The fixed version without regression looks okay to me. The overall recursive algorithm is to look if there is a non-affine operation that may have side effects preventing the store-to-load forwarding. It starts from the store and eagerly looks into all control-flow successors (operations and blocks) until the load is reached or all control flow paths are visited. This is overly conservative because it is visiting operations that do not lie on any control flow path from the store to the load. Ideally, we would have some reachability analysis and only visit the operations that are (1) reachable from the store and (2) such that the load is reachable from them.

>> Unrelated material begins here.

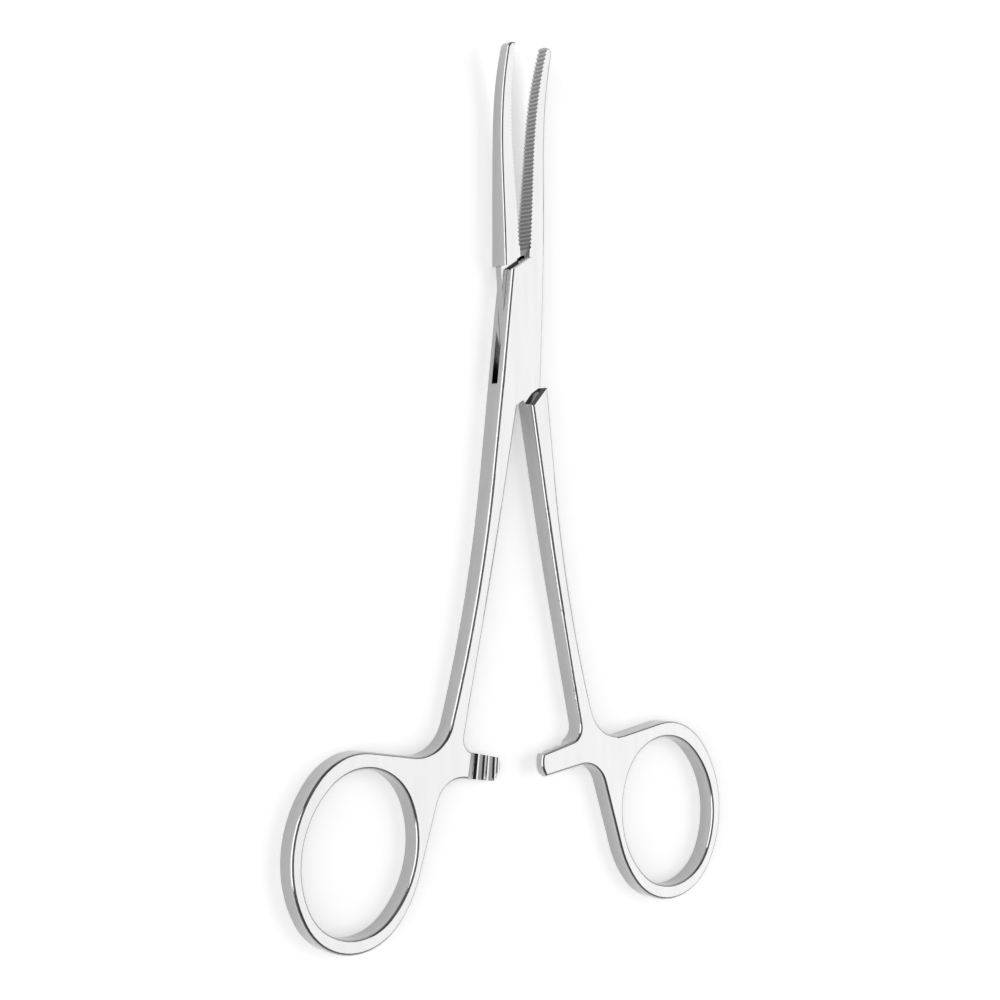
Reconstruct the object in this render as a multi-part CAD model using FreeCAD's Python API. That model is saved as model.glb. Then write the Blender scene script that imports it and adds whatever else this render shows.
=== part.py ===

| mlir/lib/Dialect/Affine/Transforms/AffineScalarReplacement.cpp | ||
|---|---|---|
| 106 | Nit: /// | |
| 280–281 | Please reflow and use /// for top-level comments. | |
| 340–352 | Spurious whitespace changes. | |
| 358–372 | Nit: trailing dot plz. | |
| 371 | ||
| 379–381 | ||
| mlir/test/Dialect/Affine/scalrep.mlir | ||
| 577 | Nit: there's no "external" operation in this test AFAICS | |
| 611–622 | Please put the check blocks consistently below or consistently after the function they should match. (Look what the rest of the file does). It's also possible to use the // ----- marker to separate test cases. | |
| mlir/lib/Dialect/Affine/Transforms/AffineScalarReplacement.cpp | ||
|---|---|---|
| 141 | How does this work in presence of things like subview? Or if two different function parameters are the same memref (maybe that's forbidden by the affine dialect I don't remember)? | |
| 290 | Seems like you can early return as soon as hasSideEffect is true here instead of continuing to traverse the IR? | |
| 314 | Likely another place where you can early return when hasSideEffect is true. | |
| 359 | After the call to checkOperation is another place to check for hasSideEffect and early return to limit the traversal. | |
| mlir/lib/Dialect/Affine/Transforms/AffineScalarReplacement.cpp | ||
|---|---|---|
| 395 | rename depStore to load | |
| 413 | hasSingleElement check is removed. Have you tested multi-block functions? If there is no problem, could you remove the above comment and add a unit test of multi-block function? | |
| 425 | Why remove loadCSE from this and other comments? | |
| mlir/test/Dialect/Affine/scalrep.mlir | ||
| 592 | Comment not correct, please modify. | |
Pass dom infos by reference since they can't be null at this stage.